Por Cidinha da Silva
Um amigo jovem, revolucionário,
indignado com as injustiças do mundo e proativo no cotidiano da transformação
mandou-me um pequeno texto que não entendi. Ele criticava o fato de utilizarem
uma atitude do jogador Neymar para discutir o racismo à brasileira.
De fato, não captei e parti para
a conversa que poderia trazer o entendimento. Sugeri que ele detalhasse as
idéias para ser mais compreendido, não só por mim, mas por seus leitores. Ele
foi taxativo, embora gentil, como sempre. Explicou-me que não quer detalhar
nada, pois não está à procura de clientes para as próprias idéias. Não quer
persuadir ninguém, apenas segue o próprio coração e demonstra solidariedade a
jovens pretos que ainda não morreram de frustração e são os melhores naquilo
que se dispõem a fazer.
Muito que bem.

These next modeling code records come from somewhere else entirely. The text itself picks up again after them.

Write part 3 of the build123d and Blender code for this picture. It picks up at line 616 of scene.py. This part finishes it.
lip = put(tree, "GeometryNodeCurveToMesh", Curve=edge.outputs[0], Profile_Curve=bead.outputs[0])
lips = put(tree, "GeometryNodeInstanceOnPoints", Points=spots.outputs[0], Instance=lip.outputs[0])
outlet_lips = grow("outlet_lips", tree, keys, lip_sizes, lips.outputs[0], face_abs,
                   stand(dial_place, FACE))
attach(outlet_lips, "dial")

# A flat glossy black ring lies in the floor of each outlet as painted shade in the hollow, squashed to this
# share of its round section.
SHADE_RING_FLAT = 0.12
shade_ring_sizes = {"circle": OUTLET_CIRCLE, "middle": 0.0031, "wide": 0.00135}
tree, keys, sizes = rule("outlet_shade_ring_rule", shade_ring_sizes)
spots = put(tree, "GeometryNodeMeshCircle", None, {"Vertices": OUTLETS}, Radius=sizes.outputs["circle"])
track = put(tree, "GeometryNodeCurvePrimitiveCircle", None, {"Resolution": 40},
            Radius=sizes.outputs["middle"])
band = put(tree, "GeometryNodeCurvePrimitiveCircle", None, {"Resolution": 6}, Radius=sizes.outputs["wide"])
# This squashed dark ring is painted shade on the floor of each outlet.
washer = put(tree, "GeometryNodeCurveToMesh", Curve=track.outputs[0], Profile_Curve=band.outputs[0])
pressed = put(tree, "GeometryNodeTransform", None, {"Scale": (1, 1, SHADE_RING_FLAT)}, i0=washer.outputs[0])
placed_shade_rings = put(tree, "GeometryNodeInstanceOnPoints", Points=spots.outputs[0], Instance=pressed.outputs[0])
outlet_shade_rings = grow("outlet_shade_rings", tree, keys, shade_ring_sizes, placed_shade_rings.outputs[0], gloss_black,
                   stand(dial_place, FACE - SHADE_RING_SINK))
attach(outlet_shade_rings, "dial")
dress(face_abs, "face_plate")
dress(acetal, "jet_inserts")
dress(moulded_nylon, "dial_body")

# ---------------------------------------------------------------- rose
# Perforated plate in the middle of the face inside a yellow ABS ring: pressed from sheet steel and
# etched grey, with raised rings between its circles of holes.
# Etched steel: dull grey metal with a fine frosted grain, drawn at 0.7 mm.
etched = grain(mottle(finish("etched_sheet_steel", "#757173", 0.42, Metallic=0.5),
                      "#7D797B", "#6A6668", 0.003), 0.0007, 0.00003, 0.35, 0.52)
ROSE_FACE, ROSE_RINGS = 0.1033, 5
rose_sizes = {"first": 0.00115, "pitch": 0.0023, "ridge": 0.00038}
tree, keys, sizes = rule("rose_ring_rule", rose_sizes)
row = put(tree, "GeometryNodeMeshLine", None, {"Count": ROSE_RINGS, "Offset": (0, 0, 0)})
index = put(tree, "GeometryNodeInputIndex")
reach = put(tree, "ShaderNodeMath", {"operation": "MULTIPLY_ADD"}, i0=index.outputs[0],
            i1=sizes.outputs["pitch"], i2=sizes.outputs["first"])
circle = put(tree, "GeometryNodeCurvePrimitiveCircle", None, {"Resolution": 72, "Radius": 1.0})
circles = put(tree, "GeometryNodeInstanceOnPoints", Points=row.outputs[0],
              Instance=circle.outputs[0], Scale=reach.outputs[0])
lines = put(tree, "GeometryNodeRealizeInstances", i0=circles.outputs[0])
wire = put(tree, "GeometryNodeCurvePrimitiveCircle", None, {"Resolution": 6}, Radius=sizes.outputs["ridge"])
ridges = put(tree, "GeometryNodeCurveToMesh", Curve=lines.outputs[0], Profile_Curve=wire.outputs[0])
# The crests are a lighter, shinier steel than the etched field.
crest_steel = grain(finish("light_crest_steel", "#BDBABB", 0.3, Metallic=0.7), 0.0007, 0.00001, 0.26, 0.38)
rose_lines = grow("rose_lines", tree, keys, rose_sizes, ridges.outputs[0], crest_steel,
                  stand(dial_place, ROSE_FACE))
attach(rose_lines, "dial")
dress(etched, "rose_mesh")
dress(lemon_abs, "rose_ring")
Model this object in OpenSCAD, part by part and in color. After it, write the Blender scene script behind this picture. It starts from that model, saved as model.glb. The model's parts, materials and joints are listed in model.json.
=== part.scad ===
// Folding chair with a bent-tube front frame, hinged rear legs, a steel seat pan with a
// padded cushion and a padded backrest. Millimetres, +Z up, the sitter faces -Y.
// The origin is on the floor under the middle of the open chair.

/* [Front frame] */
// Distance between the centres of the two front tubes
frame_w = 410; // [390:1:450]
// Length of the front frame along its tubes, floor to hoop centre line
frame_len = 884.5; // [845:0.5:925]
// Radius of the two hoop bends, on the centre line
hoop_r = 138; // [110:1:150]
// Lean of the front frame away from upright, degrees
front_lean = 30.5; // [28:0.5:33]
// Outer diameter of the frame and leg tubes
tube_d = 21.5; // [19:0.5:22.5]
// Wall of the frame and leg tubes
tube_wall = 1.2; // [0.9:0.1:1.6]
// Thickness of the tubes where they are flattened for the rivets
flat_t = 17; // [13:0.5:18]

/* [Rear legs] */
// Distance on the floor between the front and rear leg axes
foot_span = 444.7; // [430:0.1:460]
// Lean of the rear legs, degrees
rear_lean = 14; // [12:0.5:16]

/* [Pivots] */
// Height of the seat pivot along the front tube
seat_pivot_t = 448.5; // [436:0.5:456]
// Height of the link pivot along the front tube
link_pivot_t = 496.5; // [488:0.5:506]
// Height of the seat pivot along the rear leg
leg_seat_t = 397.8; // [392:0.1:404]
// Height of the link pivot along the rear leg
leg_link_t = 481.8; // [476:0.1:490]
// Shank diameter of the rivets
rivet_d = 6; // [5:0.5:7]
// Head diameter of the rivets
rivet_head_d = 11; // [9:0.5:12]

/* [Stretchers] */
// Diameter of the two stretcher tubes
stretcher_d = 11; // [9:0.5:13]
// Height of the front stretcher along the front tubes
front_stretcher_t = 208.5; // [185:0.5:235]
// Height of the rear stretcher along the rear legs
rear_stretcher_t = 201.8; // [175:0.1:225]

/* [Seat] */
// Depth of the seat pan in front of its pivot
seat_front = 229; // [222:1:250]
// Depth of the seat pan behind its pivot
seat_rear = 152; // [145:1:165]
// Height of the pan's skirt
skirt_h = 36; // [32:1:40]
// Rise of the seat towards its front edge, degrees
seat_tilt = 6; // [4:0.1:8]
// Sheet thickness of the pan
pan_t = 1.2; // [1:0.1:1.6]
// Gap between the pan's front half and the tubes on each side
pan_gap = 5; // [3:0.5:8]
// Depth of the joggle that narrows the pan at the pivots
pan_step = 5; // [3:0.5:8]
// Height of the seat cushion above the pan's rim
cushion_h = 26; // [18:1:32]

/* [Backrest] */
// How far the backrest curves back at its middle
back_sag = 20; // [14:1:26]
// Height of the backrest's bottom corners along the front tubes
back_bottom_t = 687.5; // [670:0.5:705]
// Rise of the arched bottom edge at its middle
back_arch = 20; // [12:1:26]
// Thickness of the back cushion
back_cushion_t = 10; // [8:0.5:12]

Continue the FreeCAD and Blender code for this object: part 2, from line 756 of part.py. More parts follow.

Redargüi que quando a gente argumenta é porque
pretende externar um ponto de vista (a opinião dele sobre o tratamento dado ao
caso de racismo envolvendo Neymar) e uma visão de ponto determinado (a
solidariedade aos jovens pretos que não morreram de frustração, ainda… e são
os melhores naquilo que se propõem a fazer).
O texto
como estava não deu conta da riqueza de propósitos defendida pelo autor em nossa
conversa, principalmente da parte mais importante, a solidariedade aos jovens
pretos que vencem, conseguem respeito pelo que fazem, a despeito do racismo que
tentará destruí-los (incluindo o racismo internalizado) porque sobrepujaram a norma do fracasso.
Não concebo
a expressão “cliente” quando utilizada para caracterizar pensamentos que
movimentam o mundo em direção a mudanças, ao respeito humano, à saúde plena. Quem
tem cliente para as idéias são pessoas como Silas Malafaia, Edir Macedo e
demais fundamentalistas de rapina das igrejas eletrônicas. É quem vende a
propaganda enganosa de sucesso e felicidade do Big Brother. É quem convence
pobres desamparados a escreverem milhares de cartas sofridas para merecer uma
casa mobiliada ou uma passagem de ônibus para deixar o sul maravilha e
regressar ao nordeste.
Da
mesma forma que o racismo internalizado embaça a visão de muitas pessoas negras
no tema racial, a generalização pseudo-revolicionária da noção de cliente
também nos deixa obtusos. Não é possível confundir a lavagem cerebral que os
profetas da desgraça imprimem ao aliciar corações e mentes para as fileiras de
suas idéias nefastas, com o despertar para idéias transformadoras. Que o gato e
a lebre não sejam trocados, como se fossem a mesma coisa. Há gente, por
exemplo, que critica certos concursos, despreza-os, melhor dizendo, mas
participa escondido. É bom ter atenção para não dormir no reggae dos outros e
repetir certos clichês, abrindo mão da reflexão.
A fé
cega vendida pelos pastores de cérebros de ovelhas tem sido faca amolada,
tortura, tiro certeiro que mata muita gente transgressora, principalmente
transexuais, gays, lésbicas e mulheres, indiscriminadamente. Os agentes desta
barbárie são clientes das idéias desses monstros.
Pessoas
que se inspiram em idéias transformadoras, reveladoras, e por isso as admiram e seguem são matéria de outra magnitude. Alhos e bugalhos são coisas distintas.